= CSAB (professional organization) =

US non-profit professional organization

CSAB, Inc., formerly called the Computing Sciences Accreditation Board, Inc., is a non-profit professional organization in the United States, focused on the quality of education in computing disciplines. The Association for Computing Machinery (ACM) and the IEEE Computer Society (IEEE-CS) are the member societies of CSAB.
The Association for Information Systems (AIS) was a member society between 2002 and September 2009.

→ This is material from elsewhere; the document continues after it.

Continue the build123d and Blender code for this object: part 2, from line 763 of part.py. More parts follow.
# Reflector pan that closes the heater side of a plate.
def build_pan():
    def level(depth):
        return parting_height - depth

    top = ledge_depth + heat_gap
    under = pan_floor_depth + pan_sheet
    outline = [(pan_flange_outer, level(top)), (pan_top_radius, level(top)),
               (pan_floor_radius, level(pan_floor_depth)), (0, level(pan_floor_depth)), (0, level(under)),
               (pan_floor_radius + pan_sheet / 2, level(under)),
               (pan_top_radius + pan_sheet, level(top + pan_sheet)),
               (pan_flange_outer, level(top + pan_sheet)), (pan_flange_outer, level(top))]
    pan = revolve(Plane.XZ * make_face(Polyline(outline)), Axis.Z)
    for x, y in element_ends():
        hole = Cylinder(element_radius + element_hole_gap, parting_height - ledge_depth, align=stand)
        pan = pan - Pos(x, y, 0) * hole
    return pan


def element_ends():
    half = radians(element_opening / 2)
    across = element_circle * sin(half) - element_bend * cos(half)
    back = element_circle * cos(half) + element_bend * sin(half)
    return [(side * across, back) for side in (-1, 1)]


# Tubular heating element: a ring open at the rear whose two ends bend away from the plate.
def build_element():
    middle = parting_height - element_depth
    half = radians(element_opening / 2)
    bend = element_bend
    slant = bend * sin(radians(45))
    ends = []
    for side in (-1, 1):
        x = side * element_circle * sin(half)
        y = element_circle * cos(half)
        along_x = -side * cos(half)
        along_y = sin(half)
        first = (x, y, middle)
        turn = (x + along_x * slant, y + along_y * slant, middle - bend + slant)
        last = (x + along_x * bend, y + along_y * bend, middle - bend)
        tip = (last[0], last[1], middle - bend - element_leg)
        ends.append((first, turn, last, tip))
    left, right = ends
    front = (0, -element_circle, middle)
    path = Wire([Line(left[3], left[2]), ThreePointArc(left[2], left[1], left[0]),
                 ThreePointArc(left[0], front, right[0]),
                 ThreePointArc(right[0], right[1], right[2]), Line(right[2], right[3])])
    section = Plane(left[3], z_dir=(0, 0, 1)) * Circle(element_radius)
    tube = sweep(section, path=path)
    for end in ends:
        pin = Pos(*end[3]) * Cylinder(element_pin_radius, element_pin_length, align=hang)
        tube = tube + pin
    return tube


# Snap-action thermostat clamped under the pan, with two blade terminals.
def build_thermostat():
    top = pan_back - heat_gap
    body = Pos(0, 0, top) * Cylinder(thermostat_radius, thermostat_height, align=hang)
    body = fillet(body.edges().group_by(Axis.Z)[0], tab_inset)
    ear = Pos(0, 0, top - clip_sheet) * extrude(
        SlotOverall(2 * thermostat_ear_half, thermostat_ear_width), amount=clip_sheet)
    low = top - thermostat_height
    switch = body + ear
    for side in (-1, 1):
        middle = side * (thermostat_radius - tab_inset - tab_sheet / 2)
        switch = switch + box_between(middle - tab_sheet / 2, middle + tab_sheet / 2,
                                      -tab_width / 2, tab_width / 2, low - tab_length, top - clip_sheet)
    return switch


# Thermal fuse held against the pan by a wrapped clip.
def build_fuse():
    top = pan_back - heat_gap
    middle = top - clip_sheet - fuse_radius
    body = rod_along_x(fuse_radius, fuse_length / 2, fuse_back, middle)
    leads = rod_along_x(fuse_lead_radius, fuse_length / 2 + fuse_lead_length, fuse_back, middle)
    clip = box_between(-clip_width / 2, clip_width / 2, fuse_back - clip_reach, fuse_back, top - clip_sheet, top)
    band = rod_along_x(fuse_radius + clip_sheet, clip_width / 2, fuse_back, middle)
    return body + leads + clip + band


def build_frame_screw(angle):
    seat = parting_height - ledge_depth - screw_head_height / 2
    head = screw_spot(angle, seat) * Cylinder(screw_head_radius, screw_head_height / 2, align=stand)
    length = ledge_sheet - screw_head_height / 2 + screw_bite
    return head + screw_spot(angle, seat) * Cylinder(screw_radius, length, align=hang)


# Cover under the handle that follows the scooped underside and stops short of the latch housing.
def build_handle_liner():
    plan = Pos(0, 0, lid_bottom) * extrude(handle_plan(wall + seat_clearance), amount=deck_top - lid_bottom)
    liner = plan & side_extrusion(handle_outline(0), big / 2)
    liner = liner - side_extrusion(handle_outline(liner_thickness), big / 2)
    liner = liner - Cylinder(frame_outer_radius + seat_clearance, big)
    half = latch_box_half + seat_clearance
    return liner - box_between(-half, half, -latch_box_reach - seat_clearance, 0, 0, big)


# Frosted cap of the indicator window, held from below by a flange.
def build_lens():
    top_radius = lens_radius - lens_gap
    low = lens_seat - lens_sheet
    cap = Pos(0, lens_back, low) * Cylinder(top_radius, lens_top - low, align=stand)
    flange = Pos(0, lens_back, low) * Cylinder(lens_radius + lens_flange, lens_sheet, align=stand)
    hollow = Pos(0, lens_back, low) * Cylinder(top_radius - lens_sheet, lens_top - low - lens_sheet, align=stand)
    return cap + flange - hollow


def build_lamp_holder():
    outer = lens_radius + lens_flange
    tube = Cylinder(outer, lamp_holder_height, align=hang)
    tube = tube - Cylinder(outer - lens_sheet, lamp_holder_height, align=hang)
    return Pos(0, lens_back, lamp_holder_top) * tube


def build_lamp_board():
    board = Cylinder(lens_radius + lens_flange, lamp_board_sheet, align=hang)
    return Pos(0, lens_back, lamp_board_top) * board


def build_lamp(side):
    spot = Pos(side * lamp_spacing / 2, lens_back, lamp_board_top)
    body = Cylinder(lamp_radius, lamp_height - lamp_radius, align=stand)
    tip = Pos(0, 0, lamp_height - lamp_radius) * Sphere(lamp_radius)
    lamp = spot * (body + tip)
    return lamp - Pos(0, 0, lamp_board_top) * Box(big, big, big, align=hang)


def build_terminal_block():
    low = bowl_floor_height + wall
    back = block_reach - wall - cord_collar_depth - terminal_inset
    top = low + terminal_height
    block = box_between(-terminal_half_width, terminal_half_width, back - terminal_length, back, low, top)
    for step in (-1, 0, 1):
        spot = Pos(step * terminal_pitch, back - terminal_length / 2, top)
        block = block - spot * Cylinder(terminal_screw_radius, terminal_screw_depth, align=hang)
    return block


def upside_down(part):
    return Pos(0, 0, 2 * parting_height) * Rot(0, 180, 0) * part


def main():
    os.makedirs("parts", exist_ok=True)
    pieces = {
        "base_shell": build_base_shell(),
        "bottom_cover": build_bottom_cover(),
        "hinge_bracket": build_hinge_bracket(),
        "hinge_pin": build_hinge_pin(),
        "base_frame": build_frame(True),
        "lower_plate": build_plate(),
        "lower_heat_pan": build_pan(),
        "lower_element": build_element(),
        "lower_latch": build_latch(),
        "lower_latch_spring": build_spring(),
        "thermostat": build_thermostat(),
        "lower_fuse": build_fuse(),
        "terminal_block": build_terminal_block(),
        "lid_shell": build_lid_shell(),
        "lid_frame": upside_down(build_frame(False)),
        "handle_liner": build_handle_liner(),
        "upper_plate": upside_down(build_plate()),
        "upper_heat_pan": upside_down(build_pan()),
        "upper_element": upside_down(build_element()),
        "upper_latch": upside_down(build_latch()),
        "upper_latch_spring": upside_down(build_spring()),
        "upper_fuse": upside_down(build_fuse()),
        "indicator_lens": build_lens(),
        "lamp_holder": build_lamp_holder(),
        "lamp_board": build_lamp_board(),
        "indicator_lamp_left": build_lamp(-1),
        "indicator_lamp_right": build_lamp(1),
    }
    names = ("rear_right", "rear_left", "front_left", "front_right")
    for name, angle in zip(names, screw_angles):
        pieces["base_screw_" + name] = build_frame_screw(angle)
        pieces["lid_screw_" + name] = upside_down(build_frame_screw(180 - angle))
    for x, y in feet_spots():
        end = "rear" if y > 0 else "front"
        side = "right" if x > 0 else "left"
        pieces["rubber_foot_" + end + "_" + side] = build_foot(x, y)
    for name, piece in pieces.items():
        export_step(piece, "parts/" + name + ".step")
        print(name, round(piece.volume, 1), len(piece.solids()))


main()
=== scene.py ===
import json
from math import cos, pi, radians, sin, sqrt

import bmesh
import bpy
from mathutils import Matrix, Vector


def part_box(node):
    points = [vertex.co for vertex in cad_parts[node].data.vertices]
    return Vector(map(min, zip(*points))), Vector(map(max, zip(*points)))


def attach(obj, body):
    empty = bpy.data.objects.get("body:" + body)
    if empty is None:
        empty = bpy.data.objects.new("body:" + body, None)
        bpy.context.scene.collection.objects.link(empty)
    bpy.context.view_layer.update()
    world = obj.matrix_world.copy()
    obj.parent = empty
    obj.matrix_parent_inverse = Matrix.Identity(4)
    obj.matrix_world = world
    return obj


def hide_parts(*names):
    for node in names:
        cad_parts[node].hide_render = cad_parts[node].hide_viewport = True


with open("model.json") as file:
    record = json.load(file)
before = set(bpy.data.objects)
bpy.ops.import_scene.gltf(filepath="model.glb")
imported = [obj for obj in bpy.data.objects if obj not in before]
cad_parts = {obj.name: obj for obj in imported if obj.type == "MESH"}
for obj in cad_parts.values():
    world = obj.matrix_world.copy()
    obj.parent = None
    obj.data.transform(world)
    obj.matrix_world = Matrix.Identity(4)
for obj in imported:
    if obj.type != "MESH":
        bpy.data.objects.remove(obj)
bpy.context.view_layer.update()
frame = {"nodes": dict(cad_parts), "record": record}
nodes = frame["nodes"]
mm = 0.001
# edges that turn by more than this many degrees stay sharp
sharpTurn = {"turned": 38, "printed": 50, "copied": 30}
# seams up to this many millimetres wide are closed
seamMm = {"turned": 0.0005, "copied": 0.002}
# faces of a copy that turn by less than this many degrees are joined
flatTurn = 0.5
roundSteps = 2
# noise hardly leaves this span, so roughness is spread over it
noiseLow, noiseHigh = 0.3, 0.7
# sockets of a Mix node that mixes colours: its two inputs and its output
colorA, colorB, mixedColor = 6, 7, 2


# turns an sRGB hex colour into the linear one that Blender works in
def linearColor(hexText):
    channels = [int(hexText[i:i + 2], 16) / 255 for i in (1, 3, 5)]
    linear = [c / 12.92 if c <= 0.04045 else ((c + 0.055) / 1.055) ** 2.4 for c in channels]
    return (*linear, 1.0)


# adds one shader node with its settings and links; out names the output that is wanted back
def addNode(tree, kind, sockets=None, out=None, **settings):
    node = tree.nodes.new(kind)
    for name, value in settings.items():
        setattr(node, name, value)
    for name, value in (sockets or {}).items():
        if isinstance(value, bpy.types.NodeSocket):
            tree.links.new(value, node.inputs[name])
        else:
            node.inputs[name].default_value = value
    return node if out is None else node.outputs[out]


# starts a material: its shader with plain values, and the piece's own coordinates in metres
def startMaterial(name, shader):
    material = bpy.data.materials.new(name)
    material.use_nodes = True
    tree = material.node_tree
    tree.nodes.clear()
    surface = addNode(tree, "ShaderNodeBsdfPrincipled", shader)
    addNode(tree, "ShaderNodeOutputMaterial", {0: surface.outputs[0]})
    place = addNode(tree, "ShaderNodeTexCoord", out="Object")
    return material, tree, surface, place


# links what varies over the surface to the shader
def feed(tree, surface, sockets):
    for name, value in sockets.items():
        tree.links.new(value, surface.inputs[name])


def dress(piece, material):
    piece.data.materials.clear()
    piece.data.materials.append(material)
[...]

CSAB itself is a member society of ABET, to support the accreditation of several computing (related) disciplines:
- It is leading for computer science, information systems, information technology and software engineering
- It is working together with other ABET member societies for computer engineering, information engineering and biological engineering
Who is doing what:
- For the disciplines where CSAB is leading, it develops the accreditation criteria and it educates the so-called Program Evaluators (PEVs).
- But the accreditation activities themselves are conducted by the appropriate ABET accreditation commission. For computing this is the Computing Accreditation Commission (CAC).

==History==
The Computing Sciences Accreditation Board, Inc. (CSAB) was founded in 1984, with Taylor L. Booth as first president.

Initially, CSAB had its own accreditation commission called the Computer Science Accreditation Commission (CSAC).
But in November 1998 CSAB and ABET agreed to integrate CSAB's accreditation activities within ABET. The result is that in 2000 a reorganized CSAB became a member society of ABET and that, starting with the 2001-2002 cycle, a merged and renamed CSAC operates as the fourth commission of ABET: the Computing Accreditation Commission (CAC).